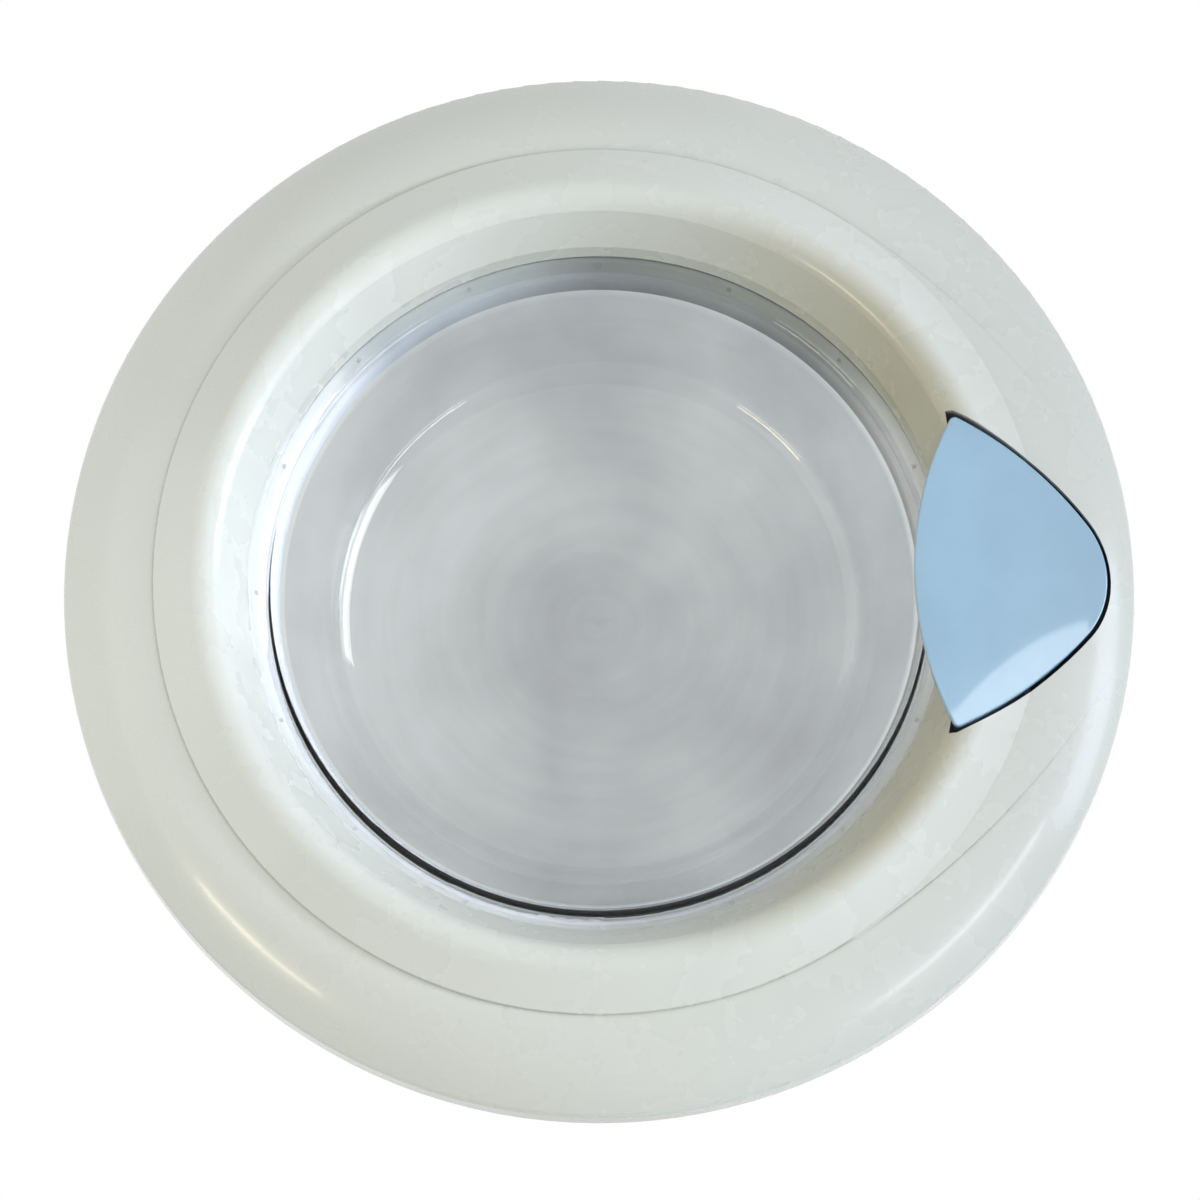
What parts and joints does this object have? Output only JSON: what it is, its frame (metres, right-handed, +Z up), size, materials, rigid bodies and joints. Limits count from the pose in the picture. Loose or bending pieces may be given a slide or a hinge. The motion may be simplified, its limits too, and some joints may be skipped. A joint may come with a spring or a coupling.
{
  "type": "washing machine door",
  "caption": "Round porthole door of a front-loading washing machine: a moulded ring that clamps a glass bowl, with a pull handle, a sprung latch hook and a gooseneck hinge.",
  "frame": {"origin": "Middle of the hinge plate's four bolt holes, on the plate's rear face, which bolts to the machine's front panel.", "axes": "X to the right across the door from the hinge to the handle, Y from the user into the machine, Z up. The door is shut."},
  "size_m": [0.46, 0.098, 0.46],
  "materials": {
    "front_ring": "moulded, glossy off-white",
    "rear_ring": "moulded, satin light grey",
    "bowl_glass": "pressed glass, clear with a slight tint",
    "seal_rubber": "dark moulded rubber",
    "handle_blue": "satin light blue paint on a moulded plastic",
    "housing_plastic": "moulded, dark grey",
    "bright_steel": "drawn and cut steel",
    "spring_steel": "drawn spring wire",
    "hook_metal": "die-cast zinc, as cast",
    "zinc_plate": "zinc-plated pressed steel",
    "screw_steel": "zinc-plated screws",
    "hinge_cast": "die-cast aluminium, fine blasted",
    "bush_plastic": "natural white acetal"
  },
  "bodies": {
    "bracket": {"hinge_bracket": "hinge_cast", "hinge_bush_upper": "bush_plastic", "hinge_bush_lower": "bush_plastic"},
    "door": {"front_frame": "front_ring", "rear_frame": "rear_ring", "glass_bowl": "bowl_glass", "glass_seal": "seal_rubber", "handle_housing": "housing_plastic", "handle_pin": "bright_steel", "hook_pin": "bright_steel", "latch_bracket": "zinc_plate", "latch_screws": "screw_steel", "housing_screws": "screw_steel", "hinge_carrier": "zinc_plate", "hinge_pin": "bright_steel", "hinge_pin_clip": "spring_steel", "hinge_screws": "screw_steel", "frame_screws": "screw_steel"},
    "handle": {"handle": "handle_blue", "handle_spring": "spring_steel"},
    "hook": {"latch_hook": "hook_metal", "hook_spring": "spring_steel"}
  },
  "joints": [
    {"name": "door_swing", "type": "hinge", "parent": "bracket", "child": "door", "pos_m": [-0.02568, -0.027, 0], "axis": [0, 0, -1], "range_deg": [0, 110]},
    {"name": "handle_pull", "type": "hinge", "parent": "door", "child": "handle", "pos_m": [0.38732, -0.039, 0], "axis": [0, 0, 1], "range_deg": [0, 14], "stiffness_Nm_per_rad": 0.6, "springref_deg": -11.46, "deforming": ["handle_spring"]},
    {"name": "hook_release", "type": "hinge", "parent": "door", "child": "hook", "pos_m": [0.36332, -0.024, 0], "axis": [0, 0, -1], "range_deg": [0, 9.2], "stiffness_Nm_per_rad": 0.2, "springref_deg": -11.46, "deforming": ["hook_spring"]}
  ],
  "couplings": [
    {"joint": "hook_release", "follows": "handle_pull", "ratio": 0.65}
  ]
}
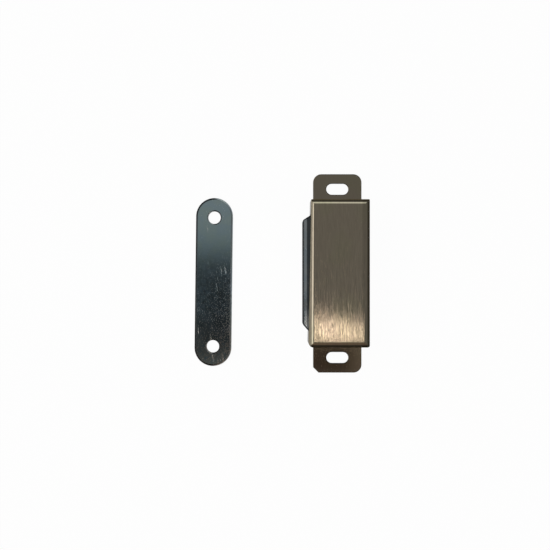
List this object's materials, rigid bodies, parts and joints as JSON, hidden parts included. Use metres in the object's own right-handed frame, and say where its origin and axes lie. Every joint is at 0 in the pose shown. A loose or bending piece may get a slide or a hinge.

### EXERCISE AIM
Using the listing above, reproduce each line without omission.

### COMPLETE RESPONSE
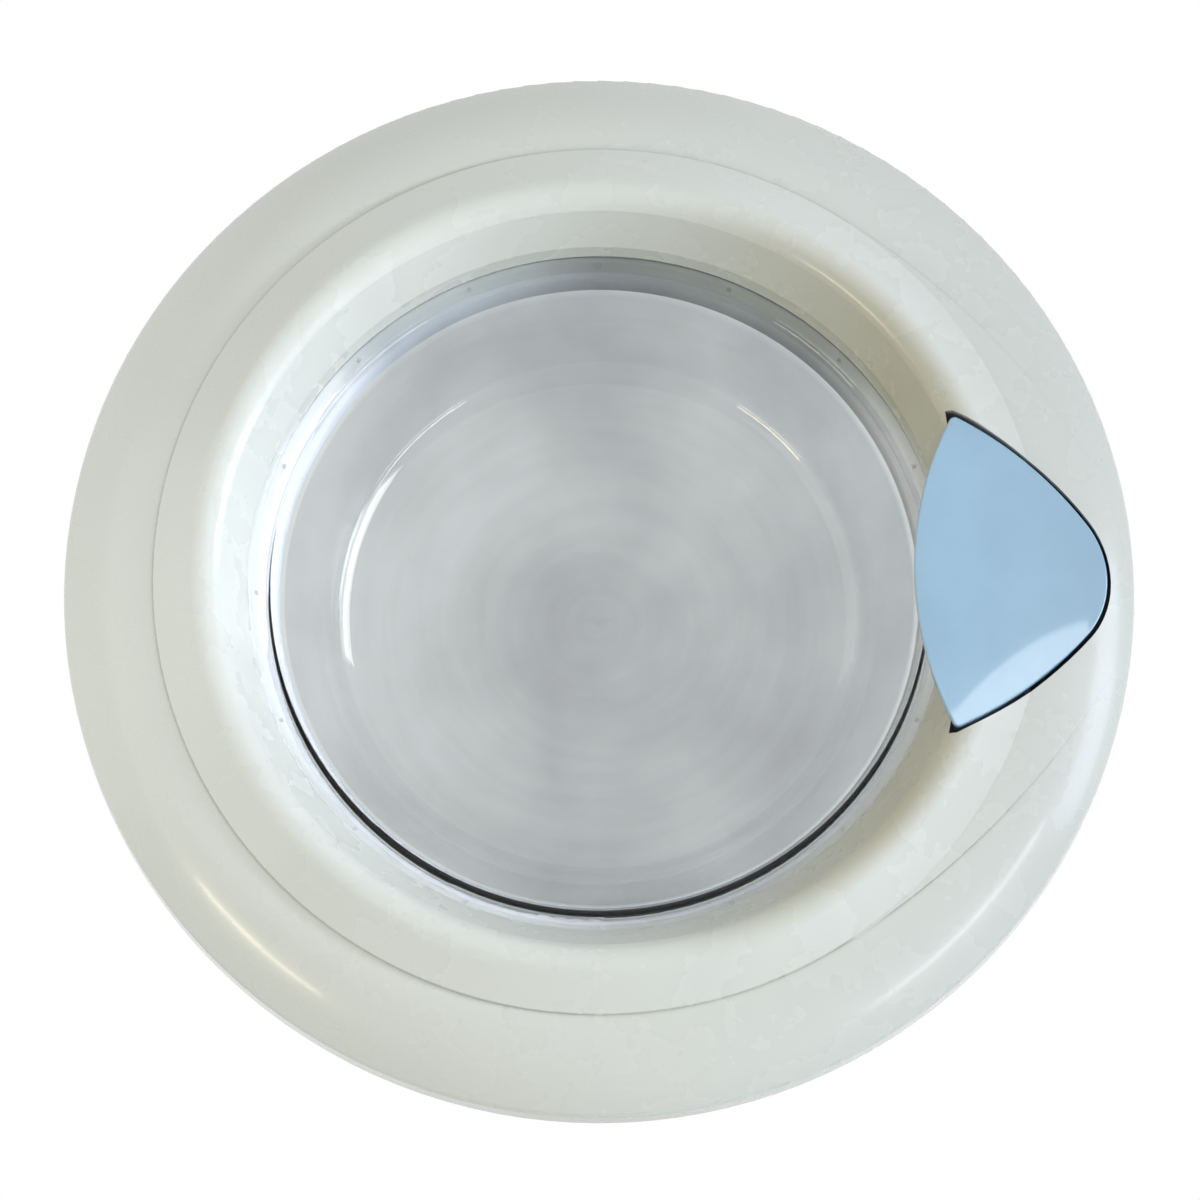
What parts and joints does this object have? Output only JSON: what it is, its frame (metres, right-handed, +Z up), size, materials, rigid bodies and joints. Limits count from the pose in the picture. Loose or bending pieces may be given a slide or a hinge. The motion may be simplified, its limits too, and some joints may be skipped. A joint may come with a spring or a coupling.
{
  "type": "washing machine door",
  "caption": "Round porthole door of a front-loading washing machine: a moulded ring that clamps a glass bowl, with a pull handle, a sprung latch hook and a gooseneck hinge.",
  "frame": {"origin": "Middle of the hinge plate's four bolt holes, on the plate's rear face, which bolts to the machine's front panel.", "axes": "X to the right across the door from the hinge to the handle, Y from the user into the machine, Z up. The door is shut."},
  "size_m": [0.46, 0.098, 0.46],
  "materials": {
    "front_ring": "moulded, glossy off-white",
    "rear_ring": "moulded, satin light grey",
    "bowl_glass": "pressed glass, clear with a slight tint",
    "seal_rubber": "dark moulded rubber",
    "handle_blue": "satin light blue paint on a moulded plastic",
    "housing_plastic": "moulded, dark grey",
    "bright_steel": "drawn and cut steel",
    "spring_steel": "drawn spring wire",
    "hook_metal": "die-cast zinc, as cast",
    "zinc_plate": "zinc-plated pressed steel",
    "screw_steel": "zinc-plated screws",
    "hinge_cast": "die-cast aluminium, fine blasted",
    "bush_plastic": "natural white acetal"
  },
  "bodies": {
    "bracket": {"hinge_bracket": "hinge_cast", "hinge_bush_upper": "bush_plastic", "hinge_bush_lower": "bush_plastic"},
    "door": {"front_frame": "front_ring", "rear_frame": "rear_ring", "glass_bowl": "bowl_glass", "glass_seal": "seal_rubber", "handle_housing": "housing_plastic", "handle_pin": "bright_steel", "hook_pin": "bright_steel", "latch_bracket": "zinc_plate", "latch_screws": "screw_steel", "housing_screws": "screw_steel", "hinge_carrier": "zinc_plate", "hinge_pin": "bright_steel", "hinge_pin_clip": "spring_steel", "hinge_screws": "screw_steel", "frame_screws": "screw_steel"},
    "handle": {"handle": "handle_blue", "handle_spring": "spring_steel"},
    "hook": {"latch_hook": "hook_metal", "hook_spring": "spring_steel"}
  },
  "joints": [
    {"name": "door_swing", "type": "hinge", "parent": "bracket", "child": "door", "pos_m": [-0.02568, -0.027, 0], "axis": [0, 0, -1], "range_deg": [0, 110]},
    {"name": "handle_pull", "type": "hinge", "parent": "door", "child": "handle", "pos_m": [0.38732, -0.039, 0], "axis": [0, 0, 1], "range_deg": [0, 14], "stiffness_Nm_per_rad": 0.6, "springref_deg": -11.46, "deforming": ["handle_spring"]},
    {"name": "hook_release", "type": "hinge", "parent": "door", "child": "hook", "pos_m": [0.36332, -0.024, 0], "axis": [0, 0, -1], "range_deg": [0, 9.2], "stiffness_Nm_per_rad": 0.2, "springref_deg": -11.46, "deforming": ["hook_spring"]}
  ],
  "couplings": [
    {"joint": "hook_release", "follows": "handle_pull", "ratio": 0.65}
  ]
}
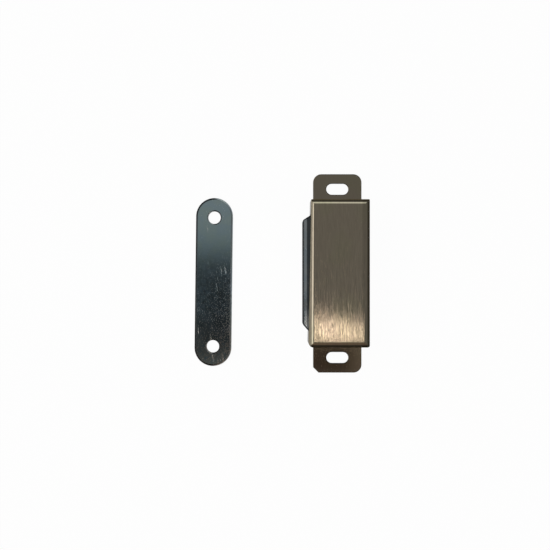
List this object's materials, rigid bodies, parts and joints as JSON, hidden parts included. Use metres in the object's own right-handed frame, and say where its origin and axes lie. Every joint is at 0 in the pose shown. A loose or bending piece may get a slide or a hinge.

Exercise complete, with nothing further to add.